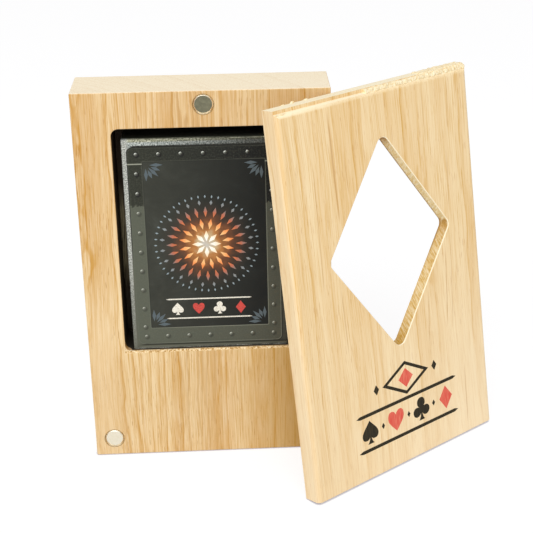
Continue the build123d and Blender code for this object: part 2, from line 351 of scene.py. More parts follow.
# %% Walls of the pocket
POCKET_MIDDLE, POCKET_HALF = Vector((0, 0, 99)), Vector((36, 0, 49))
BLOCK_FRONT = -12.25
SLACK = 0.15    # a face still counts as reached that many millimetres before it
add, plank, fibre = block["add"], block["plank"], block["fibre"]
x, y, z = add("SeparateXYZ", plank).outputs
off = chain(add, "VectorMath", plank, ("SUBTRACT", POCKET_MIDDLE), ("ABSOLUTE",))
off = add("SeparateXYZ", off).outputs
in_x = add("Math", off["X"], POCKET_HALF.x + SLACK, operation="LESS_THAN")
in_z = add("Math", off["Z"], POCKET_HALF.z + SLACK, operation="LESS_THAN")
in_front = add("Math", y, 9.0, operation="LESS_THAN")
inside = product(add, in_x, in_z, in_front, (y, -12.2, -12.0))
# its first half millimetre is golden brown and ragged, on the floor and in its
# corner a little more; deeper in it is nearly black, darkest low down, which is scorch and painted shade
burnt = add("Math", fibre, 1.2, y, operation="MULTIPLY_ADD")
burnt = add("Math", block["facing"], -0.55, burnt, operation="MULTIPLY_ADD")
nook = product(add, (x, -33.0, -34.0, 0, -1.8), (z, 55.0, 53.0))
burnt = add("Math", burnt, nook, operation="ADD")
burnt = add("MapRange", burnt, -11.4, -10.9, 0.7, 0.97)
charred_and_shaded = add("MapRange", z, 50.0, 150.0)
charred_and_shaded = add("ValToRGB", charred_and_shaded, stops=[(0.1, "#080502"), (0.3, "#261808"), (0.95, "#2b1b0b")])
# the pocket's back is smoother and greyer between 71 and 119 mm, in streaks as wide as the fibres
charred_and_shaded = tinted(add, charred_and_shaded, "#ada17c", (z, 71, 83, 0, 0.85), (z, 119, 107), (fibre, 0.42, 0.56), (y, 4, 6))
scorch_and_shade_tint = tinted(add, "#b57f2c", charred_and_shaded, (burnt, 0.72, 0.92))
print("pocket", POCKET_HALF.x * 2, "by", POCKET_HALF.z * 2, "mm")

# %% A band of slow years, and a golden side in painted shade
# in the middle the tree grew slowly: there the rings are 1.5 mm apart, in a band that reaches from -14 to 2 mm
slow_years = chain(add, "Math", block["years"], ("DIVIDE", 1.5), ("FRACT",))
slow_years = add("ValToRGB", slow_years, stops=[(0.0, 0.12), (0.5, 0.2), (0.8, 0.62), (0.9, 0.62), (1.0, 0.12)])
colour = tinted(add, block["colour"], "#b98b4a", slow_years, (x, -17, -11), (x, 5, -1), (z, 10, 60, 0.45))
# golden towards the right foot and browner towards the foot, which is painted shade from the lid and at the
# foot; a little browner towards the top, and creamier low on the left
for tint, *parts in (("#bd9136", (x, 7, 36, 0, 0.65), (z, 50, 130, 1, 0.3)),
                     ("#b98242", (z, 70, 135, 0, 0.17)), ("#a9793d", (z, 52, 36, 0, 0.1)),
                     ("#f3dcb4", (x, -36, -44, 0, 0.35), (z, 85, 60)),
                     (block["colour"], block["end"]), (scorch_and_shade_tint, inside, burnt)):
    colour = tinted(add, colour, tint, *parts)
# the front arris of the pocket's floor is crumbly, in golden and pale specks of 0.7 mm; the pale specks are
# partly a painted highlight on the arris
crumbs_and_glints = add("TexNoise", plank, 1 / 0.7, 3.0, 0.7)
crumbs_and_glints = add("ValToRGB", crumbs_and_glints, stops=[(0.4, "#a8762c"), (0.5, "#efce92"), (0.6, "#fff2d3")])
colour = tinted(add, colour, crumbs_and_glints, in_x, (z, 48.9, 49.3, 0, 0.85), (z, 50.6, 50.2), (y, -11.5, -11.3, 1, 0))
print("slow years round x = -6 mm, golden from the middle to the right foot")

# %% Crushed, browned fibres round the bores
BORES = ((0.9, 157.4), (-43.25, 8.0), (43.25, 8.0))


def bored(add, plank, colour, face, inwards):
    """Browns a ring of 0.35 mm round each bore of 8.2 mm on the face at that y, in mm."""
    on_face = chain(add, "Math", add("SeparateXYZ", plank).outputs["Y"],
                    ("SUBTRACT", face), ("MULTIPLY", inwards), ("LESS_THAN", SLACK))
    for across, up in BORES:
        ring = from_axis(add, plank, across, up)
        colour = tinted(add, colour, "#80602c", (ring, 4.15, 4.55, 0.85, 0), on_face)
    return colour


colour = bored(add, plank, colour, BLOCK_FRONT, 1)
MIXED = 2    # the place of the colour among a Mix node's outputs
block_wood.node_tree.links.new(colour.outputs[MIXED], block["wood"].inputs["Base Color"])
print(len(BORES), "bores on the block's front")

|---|

## REQUIREMENT:
Write out the whole listing again. Match it word for word.

## IN RESPONSE:
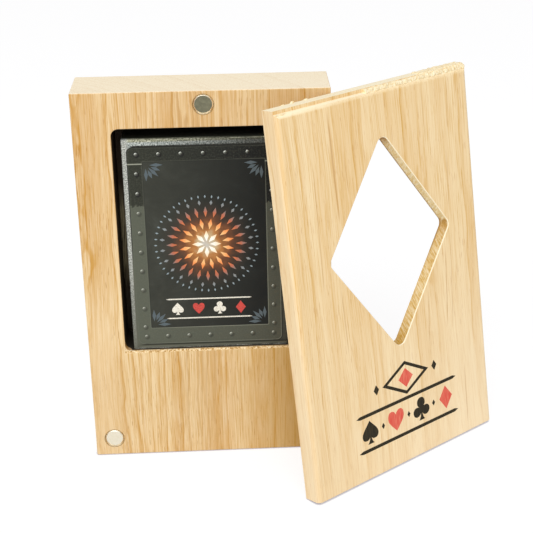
Continue the build123d and Blender code for this object: part 2, from line 351 of scene.py. More parts follow.
# %% Walls of the pocket
POCKET_MIDDLE, POCKET_HALF = Vector((0, 0, 99)), Vector((36, 0, 49))
BLOCK_FRONT = -12.25
SLACK = 0.15    # a face still counts as reached that many millimetres before it
add, plank, fibre = block["add"], block["plank"], block["fibre"]
x, y, z = add("SeparateXYZ", plank).outputs
off = chain(add, "VectorMath", plank, ("SUBTRACT", POCKET_MIDDLE), ("ABSOLUTE",))
off = add("SeparateXYZ", off).outputs
in_x = add("Math", off["X"], POCKET_HALF.x + SLACK, operation="LESS_THAN")
in_z = add("Math", off["Z"], POCKET_HALF.z + SLACK, operation="LESS_THAN")
in_front = add("Math", y, 9.0, operation="LESS_THAN")
inside = product(add, in_x, in_z, in_front, (y, -12.2, -12.0))
# its first half millimetre is golden brown and ragged, on the floor and in its
# corner a little more; deeper in it is nearly black, darkest low down, which is scorch and painted shade
burnt = add("Math", fibre, 1.2, y, operation="MULTIPLY_ADD")
burnt = add("Math", block["facing"], -0.55, burnt, operation="MULTIPLY_ADD")
nook = product(add, (x, -33.0, -34.0, 0, -1.8), (z, 55.0, 53.0))
burnt = add("Math", burnt, nook, operation="ADD")
burnt = add("MapRange", burnt, -11.4, -10.9, 0.7, 0.97)
charred_and_shaded = add("MapRange", z, 50.0, 150.0)
charred_and_shaded = add("ValToRGB", charred_and_shaded, stops=[(0.1, "#080502"), (0.3, "#261808"), (0.95, "#2b1b0b")])
# the pocket's back is smoother and greyer between 71 and 119 mm, in streaks as wide as the fibres
charred_and_shaded = tinted(add, charred_and_shaded, "#ada17c", (z, 71, 83, 0, 0.85), (z, 119, 107), (fibre, 0.42, 0.56), (y, 4, 6))
scorch_and_shade_tint = tinted(add, "#b57f2c", charred_and_shaded, (burnt, 0.72, 0.92))
print("pocket", POCKET_HALF.x * 2, "by", POCKET_HALF.z * 2, "mm")

# %% A band of slow years, and a golden side in painted shade
# in the middle the tree grew slowly: there the rings are 1.5 mm apart, in a band that reaches from -14 to 2 mm
slow_years = chain(add, "Math", block["years"], ("DIVIDE", 1.5), ("FRACT",))
slow_years = add("ValToRGB", slow_years, stops=[(0.0, 0.12), (0.5, 0.2), (0.8, 0.62), (0.9, 0.62), (1.0, 0.12)])
colour = tinted(add, block["colour"], "#b98b4a", slow_years, (x, -17, -11), (x, 5, -1), (z, 10, 60, 0.45))
# golden towards the right foot and browner towards the foot, which is painted shade from the lid and at the
# foot; a little browner towards the top, and creamier low on the left
for tint, *parts in (("#bd9136", (x, 7, 36, 0, 0.65), (z, 50, 130, 1, 0.3)),
                     ("#b98242", (z, 70, 135, 0, 0.17)), ("#a9793d", (z, 52, 36, 0, 0.1)),
                     ("#f3dcb4", (x, -36, -44, 0, 0.35), (z, 85, 60)),
                     (block["colour"], block["end"]), (scorch_and_shade_tint, inside, burnt)):
    colour = tinted(add, colour, tint, *parts)
# the front arris of the pocket's floor is crumbly, in golden and pale specks of 0.7 mm; the pale specks are
# partly a painted highlight on the arris
crumbs_and_glints = add("TexNoise", plank, 1 / 0.7, 3.0, 0.7)
crumbs_and_glints = add("ValToRGB", crumbs_and_glints, stops=[(0.4, "#a8762c"), (0.5, "#efce92"), (0.6, "#fff2d3")])
colour = tinted(add, colour, crumbs_and_glints, in_x, (z, 48.9, 49.3, 0, 0.85), (z, 50.6, 50.2), (y, -11.5, -11.3, 1, 0))
print("slow years round x = -6 mm, golden from the middle to the right foot")

# %% Crushed, browned fibres round the bores
BORES = ((0.9, 157.4), (-43.25, 8.0), (43.25, 8.0))


def bored(add, plank, colour, face, inwards):
    """Browns a ring of 0.35 mm round each bore of 8.2 mm on the face at that y, in mm."""
    on_face = chain(add, "Math", add("SeparateXYZ", plank).outputs["Y"],
                    ("SUBTRACT", face), ("MULTIPLY", inwards), ("LESS_THAN", SLACK))
    for across, up in BORES:
        ring = from_axis(add, plank, across, up)
        colour = tinted(add, colour, "#80602c", (ring, 4.15, 4.55, 0.85, 0), on_face)
    return colour


colour = bored(add, plank, colour, BLOCK_FRONT, 1)
MIXED = 2    # the place of the colour among a Mix node's outputs
block_wood.node_tree.links.new(colour.outputs[MIXED], block["wood"].inputs["Base Color"])
print(len(BORES), "bores on the block's front")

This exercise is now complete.